During the summer of 1942, Florida East Coast Hotel company officials considered keeping The Breakers closed for the upcoming season due to blackout orders in response to World War II, before announcing that the hotel would open on December 24. However, on December 11, United States District Judge John W. Holland issued an order granting possession of The Breakers to the United States Army, who planned to use the building as a temporary hospital facility. The order also included The Breakers' pools and casino, but excluded the cottages and golf course. On November 8, 1943, the U.S. Army named the facility the Ream General Hospital as a tribute to Major William R. Ream, a flight surgeon who died during World War I as a result of a plane crash. The U.S. Army transformed the ballroom into a recreation hall, the Coconut Grove room into a dental clinic, the south loggia into an officers' lounge, and the mezzanine section into operating rooms, while also creating a maternity ward, where more than a dozen babies were born. At its peak, the Ream General Hospital included 400 staffers and approximately 750 patients, many of whom suffered injuries during the North African campaign. An agreement filed with the United States District Court for the Southern District of Florida on September 26, 1944, stated that Ream General Hospital would be returned to civilian use on December 10, with the Florida East Coast Hotel company receiving $800,000 in compensation. Thereafter, Palm Beach architect and engineer John Volk and two Miami firms quickly restored The Breakers, allowing some guests to check-in as early as December 24 but not fully re-opening until January 7, 1945.

==Subsequent years==
The Flagler System, owners and operators of The Breakers, announced in April 1969 the addition of the new Breakers West Golf Club along Okeechobee Boulevard and State Road 7, approximately 10 mi west of the hotel. The Flagler System sold some of the land to the Mayacoo Lakes Country Club Inc. in 1972. Around the mid-1980s, homes began being constructed within the Breakers West Golf Club. A 2008 profile of the Breakers West Golf Club in The Palm Beach Post indicated the existence of 548 homes spread across "670 acres [270 ha] with tall pines and old Florida vegetation.", along with two golf courses and country clubs.

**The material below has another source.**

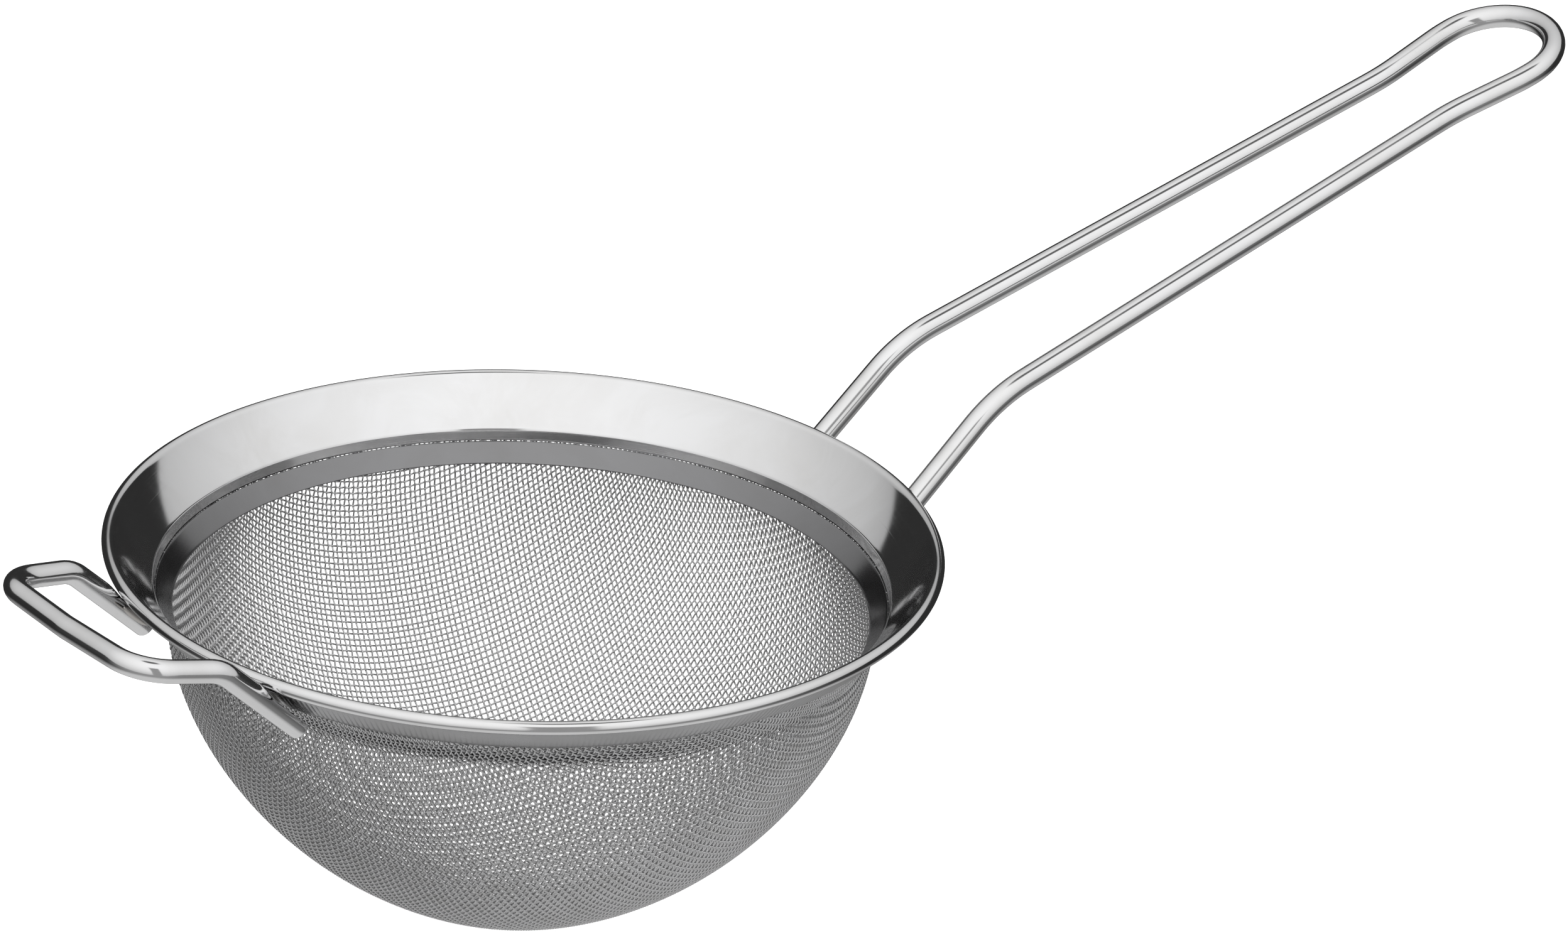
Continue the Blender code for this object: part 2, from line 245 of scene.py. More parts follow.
def make_piece(name, points, faces, material, nodes, corner_map=None):
    """Make one finished piece that stands for CAD nodes and rides on the strainer.

    points is an array of places in metres and faces a list of arrays of point
    numbers. The faces are turned over if they enclose a negative volume.
    """
    points = np.asarray(points, dtype=np.float64).reshape(-1, 3)
    outwards = enclosed_volume(points, faces) >= 0.0
    if not outwards:
        faces = [block[:, ::-1] for block in faces]
    sizes = np.concatenate([np.full(len(block), block.shape[1]) for block in faces])
    corners = np.concatenate([block.ravel() for block in faces])
    mesh = bpy.data.meshes.new(name)
    mesh.vertices.add(len(points))
    mesh.vertices.foreach_set("co", points.astype(np.float32).ravel())
    mesh.loops.add(len(corners))
    mesh.loops.foreach_set("vertex_index", corners.astype(np.int32))
    mesh.polygons.add(len(sizes))
    mesh.polygons.foreach_set("loop_start", (np.cumsum(sizes) - sizes).astype(np.int32))
    mesh.update(calc_edges=True)
    if corner_map is not None:
        if not outwards:
            corner_map = turned_over(corner_map, sizes)
        layer = mesh.uv_layers.new(name="UVMap")
        layer.data.foreach_set("uv", corner_map.astype(np.float32).ravel())
    mesh.shade_smooth()
    mesh.materials.append(material)
    piece = bpy.data.objects.new(name, mesh)
    bpy.context.scene.collection.objects.link(piece)
    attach(piece, BODY)
    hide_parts(*nodes)
    return piece


def turned_over(corner_map, sizes):
    """Corner coordinates put in the order of faces that were turned over."""
    starts = np.repeat(np.cumsum(sizes) - sizes, sizes)
    within = np.arange(len(corner_map)) - starts
    return corner_map[starts + np.repeat(sizes, sizes) - 1 - within]


def turned_ring(profile, steps=RING_STEPS):
    """A closed outline of (radius, height) turned round Z.

    Point (i, j) is (r_i cos a_j, r_i sin a_j, z_i) with a_j going once round.
    Returns the points, the faces and a map of (distance round, distance along).
    """
    turn = np.linspace(0.0, math.tau, steps, endpoint=False)
    radius, height = profile[:, :1], profile[:, 1:]
    points = np.stack([radius * np.cos(turn), radius * np.sin(turn),
                       np.broadcast_to(height, (len(profile), steps))], axis=-1)
    closed = np.vstack([profile, profile[:1]])
    along = distance_along(closed)
    around = np.linspace(0.0, math.tau * profile[:, 0].mean(), steps + 1)
    return points, ring_faces(len(profile), steps), ring_map(along, around)


def distance_along(points):
    """Distance from the first point to each point of a line."""
    steps = np.linalg.norm(np.diff(points, axis=0), axis=1)
    return np.concatenate([[0.0], np.cumsum(steps)])


def offset(points, distance):
    """Points moved sideways from a line of (radius, height) points."""
    along = np.gradient(points, axis=0)
    along /= np.linalg.norm(along, axis=1)[:, None]
    return points + distance * np.stack([along[:, 1], -along[:, 0]], axis=1)


def rounded_sheet(line, thickness, steps=5):
    """Closed outline of a sheet that follows a line, with its two edges rounded.

    Each edge is a half circle as wide as the sheet, so the line is first cut
    back by half the thickness at both ends.
    """
    half = thickness / 2.0
    travelled = distance_along(line)
    kept = np.linspace(half, travelled[-1] - half, len(line))
    line = np.stack([np.interp(kept, travelled, line[:, k]) for k in (0, 1)], axis=1)
    ends = []
    for at, inner in ((-1, -2), (0, 1)):
        ahead = line[at] - line[inner]
        ahead /= np.linalg.norm(ahead)
        right = np.array([ahead[1], -ahead[0]])
        turn = np.linspace(0.0, math.pi, steps + 2)[1:-1, None]
        ends.append(line[at] + half * (right * np.cos(turn) + ahead * np.sin(turn)))
    return np.vstack([offset(line, half), ends[0], offset(line, -half)[::-1], ends[1]])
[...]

During the same announcement in April 1969, Flagler System also stated their plans to add 174 rooms to the hotel and create The Breakers Beach Club on the former site of the casino, which closed in 1968. In 1970, The Breakers added an air conditioning system throughout the building. The hotel remained opened throughout the entire year for the first time in 1971, averaging approximately 50 guests per day that summer. The Breakers Hotel was listed on the National Register of Historic Places NRHP in 1973. The 105 acre listed area included 15 contributing buildings - the hotel and its 14 cottages - and one other contributing object. Despite the NRHP designation, workers demolished all cottages on the north side of the hotel to clear space for the Two Breakers Row condominiums in 1984. However, Preservation Foundation of Palm Beach chair Earl E. T. Smith prevented demolition of the Seagull Cottage, with the organization spending more than $500,000 to relocate the cottage to near the Royal Poinciana Chapel and render restoration work prior to re-opening it to the public in late 1985.

On April 18, 2012, the AIA's Florida Chapter ranked the hotel seventh on its list of "Florida Architecture: 100 Years. 100 Places". Today, the hotel and grounds occupy 140 acres (57 hectares) beside the Atlantic Ocean.

==Awards==
The Breakers is currently a AAA five diamond rated resort and has maintained this rating since 1996.

U.S. News & World Report: Best Hotels in the USA & Florida

Forbes Travel Guide: The Breakers Palm Beach, Four-Stars & The Spa at The Breakers, Five-Stars

In June 2024, Americas Great Resorts added the hotel to its Top Picks as a landmark property.